[Begin Information shown]

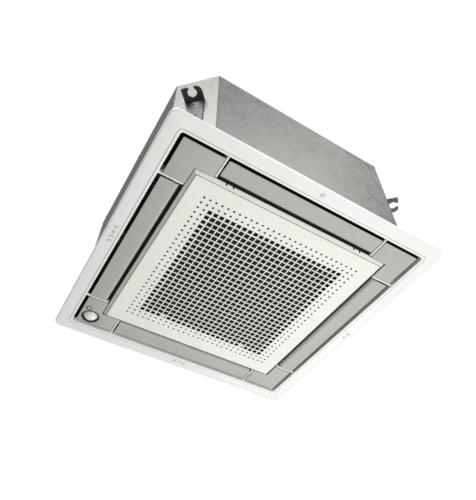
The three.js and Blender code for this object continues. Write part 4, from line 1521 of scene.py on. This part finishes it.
# ---------------------------------------------------------------- fan
@dataclass
class FanUnit:
    """The turbo fan between its hub plate and shroud, the bell mouth, the motor and the fan's nut."""

    radius: float = 152.0
    bottom: float = 64.0
    top: float = 198.5
    blades: int = 7
    blade_inner: float = 106.0
    blade_outer: float = 150.5
    blade_sweep: float = -34.0
    blade_curve: float = 1.3
    blade_taper: float = 0.5
    blade_steps: int = 12
    thickness: float = 3.0
    shaft: float = 5.3
    nut_radius: float = 10.0
    mouth_bottom: float = 26.5
    mouth_half: float = 178.0
    mouth_sheet: float = 2.2
    mouth_opening: float = 141.0
    flare: float = 22.0
    throat: float = 118.0
    throat_top: float = 74.0
    screw_out: float = 160.0
    mount_angles: tuple[float, ...] = (90.0, 210.0, 330.0)

    def blade(self) -> Form:
        """Makes one backward-curved blade that thins towards its outer edge.

        Returns:
            The blade, trimmed to the space between the hub plate and the shroud.
        """
        outline = []
        for way in (-1, 1):
            for i in range(self.blade_steps + 1):
                t = i / self.blade_steps if way < 0 else 1 - i / self.blade_steps
                out = self.blade_inner + (self.blade_outer - self.blade_inner) * t
                across = way * self.thickness / 2 * (1 - self.blade_taper * t)
                angle = math.radians(self.blade_sweep * t**self.blade_curve)
                cos, sin = math.cos(angle), math.sin(angle)
                outline.append((out * cos - across * sin, out * sin + across * cos))
        edge, foot = self.radius - 1, self.top - 1
        zone = [(100, 86), (123, 76), (131, 86), (edge, 93), (edge, foot), (96, foot), (88, 190)]
        return plate(outline, self.bottom, self.top).within(lathe(zone, 64))

    def fan(self) -> Form:
        """Makes the hub plate, the shroud and the blades."""
        radius, foot = self.radius, self.top - 2.4
        hub = lathe(
            [
                (self.shaft, 152), (16, 152), (22, 158), (58, 178), (92, foot), (radius, foot),
                (radius, self.top), (90, self.top), (56, 181), (18, 172), (self.shaft, 172),
            ],
            96,
        )
        shroud = lathe(
            [
                (122, self.bottom), (124, self.bottom), (125, 76), (133, 85.5), (radius, 92),
                (radius, 94.5), (131, 88), (122.5, 77),
            ],
            96,
        )
        blade = self.blade()
        blades = [blade.turned(i * math.tau / self.blades) for i in range(self.blades)]
        return Form().add(hub.soften_sharp(0.5), shroud.soften_sharp(0.4), *blades)

    def bell_mouth(self) -> Form:
        """Makes the square plate and the flare that leads the air into the fan."""
        low, half = self.mouth_bottom, self.mouth_half
        outside = self.flare + self.mouth_sheet
        middle = (self.throat + outside, low + outside)
        lip = [(self.throat + self.mouth_sheet, self.throat_top), (self.throat, self.throat_top)]
        flare = lathe([*arc(middle, self.flare, 270, 180, 12), *lip, *arc(middle, outside, 180, 270, 12)], 96)
        deck = block((-half, -half, low), (half, half, low + self.mouth_sheet)).soften(8.0, 6, along(2))
        return Form().add(deck.carved(rod(self.mouth_opening, (0, 0, low - 5), 20, sides=96)), flare)

    def motor(self) -> Form:
        """Makes the motor's shell with its shaft, a seam bead and three arms."""
        profile = [
            (0, 143.5), (4.6, 143.5), (5, 144), (5, 188), (24, 190), (56, 193.6), (59, 195), (60, 198),
            (60, 212), (58.8, 213), (58.8, 216), (60, 217), (60, 240), (58.5, 244.5), (54, 249),
            (50, 250.3), (20, 252), (0, 252),
        ]
        arm = block((40, -9, 246), (84, 9, 250)).soften(4.0, 5, ends(lambda at: at.x > 83.9))
        arms = [arm.turned(math.radians(angle)) for angle in self.mount_angles]
        return Form().add(lathe(profile, 64, closed=False), *arms)

    def build(self) -> None:
        """Builds the fan on its own body and the rest on the unit."""
        finish_piece("fan_wheel", self.fan(), FAN_PLASTIC, "fan", ["turbo_fan"])
        nut = hexagon(self.nut_radius, 145.5, 151.7).carved(rod(self.shaft, (0, 0, 140), 20))
        finish_piece("fan_lock_nut", nut, BRASS, "fan", ["fan_nut"])
        finish_piece("inlet_bell_mouth", self.bell_mouth(), BLACK_MOULDING, stands_for=["bell_mouth"])
        finish_piece("fan_motor_shell", self.motor(), MOTOR_SHELL, stands_for=["fan_motor"])
        screw = screw_head().turned(math.pi, "X").moved(z=self.mouth_bottom)
        ways = (-self.screw_out, self.screw_out)
        screws = Form().add(*(screw.moved(x, y) for x in ways for y in ways))
        finish_piece("bell_mouth_screws", screws, SCREW_STEEL)


# ---------------------------------------------------------------- pipe and drain ends
@dataclass
class ServicePorts:
    """The pipes' flare nuts, the plate that they come through and the drain's socket."""

    wall: float = 287.8
    plate_low: Point = (156.0, 102.0)
    plate_high: Point = (216.0, 188.0)
    plate_sheet: float = 2.2
    nut_start: float = 306.0
    nut_end: float = 338.0
    gas_pipe: float = 6.35
    liquid_pipe: float = 3.2
    drain_start: float = 260.0
    drain_end: float = 335.0
    drain_bore: float = 10.0
    drain_tube: float = 13.0

    def nut(self, radius: float, at: Point, pipe: float) -> Form:
        """Makes a flare nut over a pipe's end, closed by a cap.

        Args:
            radius: From its middle to a corner.
            at: Its place in Y and Z.
            pipe: The pipe's radius.

        Returns:
            The nut along X.
        """
        length = self.nut_end - self.nut_start
        body = hexagon(radius, 0, length).carved(rod(pipe + 0.3, (0, 0, -1), 17.3))
        core = rod(radius * 0.86, (0, 0, length - 8), 4, sides=48)
        groove = rod(radius + 1, (0, 0, length - 7), 1.2, sides=48).carved(core)
        return body.carved(groove).turned(math.pi / 2, "Y").moved(self.nut_start, *at)

    def cover_plate(self) -> Form:
        """Makes the pipe plate with a collar about each pipe."""
        wall = self.wall
        deck = block((wall, *self.plate_low), (wall + self.plate_sheet, *self.plate_high))
        deck.soften(5.0, 5, along(0))
        places = ((GAS_PLACE, 6.95), (LIQUID_PLACE, 3.8))
        holes = [rod(radius, (wall - 5, *at), 15, "X", 32) for at, radius in places]
        collars = []
        for at, radius in places:
            bore = rod(radius, (wall - 5, *at), 15, "X", 40)
            collars.append(rod(radius + 2.5, (wall + 1, *at), 3.2, "X", 40).carved(bore))
        head = screw_head().turned(math.pi / 2, "Y")
        corners = ((163, 181), (209, 109), (209, 181), (163, 140))
        screws = [head.moved(wall + self.plate_sheet, y, z) for y, z in corners]
        return Form().add(deck.carved(*holes), *collars, *screws)

    def drain_socket(self) -> Form:
        """Makes the drain's socket: a collar on the wall and a barbed end."""
        wall, start, end = self.wall, self.drain_start, self.drain_end
        bore, tube_radius = self.drain_bore, self.drain_tube
        barbs = [(tube_radius - 0.9 * (i % 2), end - 22 + 4 * i) for i in range(5)]
        profile = [
            (bore, start), (tube_radius, start), (tube_radius, wall), (19.4, wall), (20, wall + 0.6),
            (20, wall + 2.6), (19.4, wall + 3.2), (14, wall + 3.2), (tube_radius, wall + 4.2),
            *barbs, (12.2, end), (bore, end),
        ]
        x, z = DRAIN_PLACE
        return lathe(profile, 64).turned(-math.pi / 2, "X").moved(x, 0, z)

    def build(self) -> None:
        """Builds the nuts, the plate and the socket."""
        gas_nut = self.nut(14.0, GAS_PLACE, self.gas_pipe)
        liquid_nut = self.nut(9.5, LIQUID_PLACE, self.liquid_pipe)
        finish_piece("gas_nut", gas_nut, BRASS, stands_for=["gas_flare_nut"])
        finish_piece("liquid_nut", liquid_nut, BRASS, stands_for=["liquid_flare_nut"])
        finish_piece("pipe_cover_plate", self.cover_plate(), SOCKET_GREY, stands_for=["pipe_plate"])
        finish_piece("drain_spigot", self.drain_socket(), SOCKET_GREY, stands_for=["drain_socket"])


# ---------------------------------------------------------------- carried nodes
CARRIED: Mapping[Finish, Sequence[str]] = {
    WHITE_FOAM: ["foam_liner"],
    RUBBER: [*(f"motor_rubber_mount_{number}" for number in (1, 2, 3)), "drain_hose"],
    BLACK_MOULDING: ["drain_pump", "filter_frame"],
    FINS: ["heat_exchanger"],
    CASING_SHEET: ["coil_partition", "control_box", "control_box_lid"],
    COPPER: ["gas_header", "liquid_distributor", "gas_pipe", "liquid_pipe"],
    BLACK_FOAM: ["drain_pan"],
    WHITE_PANEL: ["pump_float", "terminal_block", *(f"flap_motor_{side.label}" for side in Side)],
    BOARD: ["circuit_board"],
    SEAL_FOAM: ["panel_gasket", "ceiling_seal"],
    BRACKET_PLATE: ["hinge_pin_left", "hinge_pin_right"],
    NET: ["filter_mesh"],
}


def dress_carried_nodes() -> None:
    """Gives each node that stays its finish."""
    for finish, names in CARRIED.items():
        for name in names:
            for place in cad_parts[name].material_slots:
                place.material = material_of(finish)


# ---------------------------------------------------------------- stage
@dataclass(frozen=True)
class SoftLamp:
    """A square area lamp: its place and aim in metres, its side and its power in watts."""

    name: str
    place: Place
    aim: Place
    size: float
    power: float

    def hang(self) -> None:
        """Hangs the lamp, unseen by the camera."""
        data = bpy.data.lights.new(self.name, "AREA")
        data.shape = "SQUARE"
        data.size = self.size
        data.energy = self.power
        made = bpy.data.objects.new(self.name, data)
        made.location = self.place
        made.rotation_euler = (Vector(self.aim) - Vector(self.place)).to_track_quat("-Z", "Y").to_euler()
        made.visible_camera = False
        bpy.context.scene.collection.objects.link(made)


# The key and the fill from below, and one for each bright face of the casing.
LAMPS = (
    SoftLamp("panel_key", (0.6, -1.2, -1.05), (0.0, 0.0, 0.0), 0.9, 12.6),
    SoftLamp("panel_fill", (0.75, 0.75, -1.0), (0.1, 0.1, 0.0), 0.9, 7.8),
    SoftLamp("chamfer_light", (-1.1, -0.8, 1.29), (-0.25, -0.25, 0.15), 0.9, 16.5),
    SoftLamp("front_light", (0.75, -1.5, 1.6), (0.0, -0.29, 0.15), 1.2, 15.0),
)


@dataclass
class Studio:
    """The pale floor, the soft lamps, the white surroundings and the camera, in metres."""

    camera_place: Place = (-0.4044, -0.6714, -0.7863)
    view: Place = (0.3364, 0.5564, 0.7596)
    lens: float = 36.39
    sensor: float = 36.0
    nearest: float = 0.01
    floor_height: float = -1.35
    floor_half: float = 4.0
    soft_light: float = 0.3
    seen_light: float = 1.0

    def world(self) -> None:
        """Makes the surroundings: white as seen and mirrored, softer as light."""
        world = bpy.data.worlds.new("surroundings")
        world.use_nodes = True
        bpy.context.scene.world = world
        graph = Graph(world.node_tree)
        ray = graph.node("ShaderNodeLightPath", output="Is Camera Ray")
        seen = ray.larger(ray.other("Is Glossy Ray")).larger(ray.other("Is Transmission Ray"))
        soft, white = (
            graph.node("ShaderNodeBackground", inputs={"Color": WHITE, "Strength": strength})
            for strength in (self.soft_light, self.seen_light)
        )
        mixed = graph.node("ShaderNodeMixShader", inputs={0: seen, 1: soft, 2: white})
        graph.node("ShaderNodeOutputWorld", inputs={"Surface": mixed})

    def floor(self) -> None:
        """Lays the plain pale floor."""
        form = Form()
        bmesh.ops.create_grid(form.mesh, x_segments=1, y_segments=1, size=self.floor_half)
        bmesh.ops.translate(form.mesh, vec=(0, 0, self.floor_height), verts=form.mesh.verts)
        mesh = bpy.data.meshes.new("floor")
        form.mesh.to_mesh(mesh)
        mesh.materials.append(material_of(MouldedPlastic("pale_floor", "", paint(232, 232, 230), 0.8)))
        made = bpy.data.objects.new("floor", mesh)
        bpy.context.scene.collection.objects.link(made)

    def camera(self) -> None:
        """Sets the camera at the photograph's viewing angle."""
        data = bpy.data.cameras.new("camera")
        data.lens = self.lens
        data.sensor_width = self.sensor
        data.sensor_fit = "AUTO"
        data.clip_start = self.nearest
        made = bpy.data.objects.new("camera", data)
        made.location = self.camera_place
        made.rotation_euler = Vector(self.view).to_track_quat("-Z", "Y").to_euler()
        bpy.context.scene.collection.objects.link(made)
        bpy.context.scene.camera = made

    def build(self) -> None:
        """Sets the whole stage."""
        bpy.context.scene.view_settings.view_transform = "Standard"
        self.world()
        self.floor()
        for lamp in LAMPS:
            lamp.hang()
        self.camera()


def main() -> None:
    """Builds the stage and the sub-assemblies in order."""
    logging.basicConfig(level=logging.INFO, format="%(message)s")
    for assembly in (
        Studio(), DecorationPanel(), OutletFlap(), CornerCovers(), SuctionGrille(), GrilleLatches(), Casing(),
        HangerBracket(), FanUnit(), ServicePorts(),
    ):
        assembly.build()
    dress_carried_nodes()


if __name__ == "__main__":
    main()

[End Information shown]

Task description: Please reproduce exactly the lines above, beginning with the first and ending with the line that contains "its outer edge.", and include nothing outside that range.

Written answer:
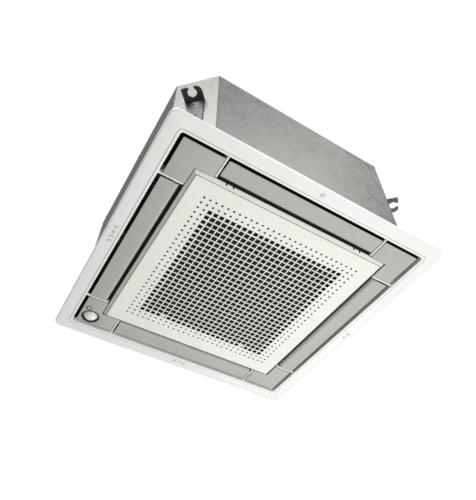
The three.js and Blender code for this object continues. Write part 4, from line 1521 of scene.py on. This part finishes it.
# ---------------------------------------------------------------- fan
@dataclass
class FanUnit:
    """The turbo fan between its hub plate and shroud, the bell mouth, the motor and the fan's nut."""

    radius: float = 152.0
    bottom: float = 64.0
    top: float = 198.5
    blades: int = 7
    blade_inner: float = 106.0
    blade_outer: float = 150.5
    blade_sweep: float = -34.0
    blade_curve: float = 1.3
    blade_taper: float = 0.5
    blade_steps: int = 12
    thickness: float = 3.0
    shaft: float = 5.3
    nut_radius: float = 10.0
    mouth_bottom: float = 26.5
    mouth_half: float = 178.0
    mouth_sheet: float = 2.2
    mouth_opening: float = 141.0
    flare: float = 22.0
    throat: float = 118.0
    throat_top: float = 74.0
    screw_out: float = 160.0
    mount_angles: tuple[float, ...] = (90.0, 210.0, 330.0)

    def blade(self) -> Form:
        """Makes one backward-curved blade that thins towards its outer edge.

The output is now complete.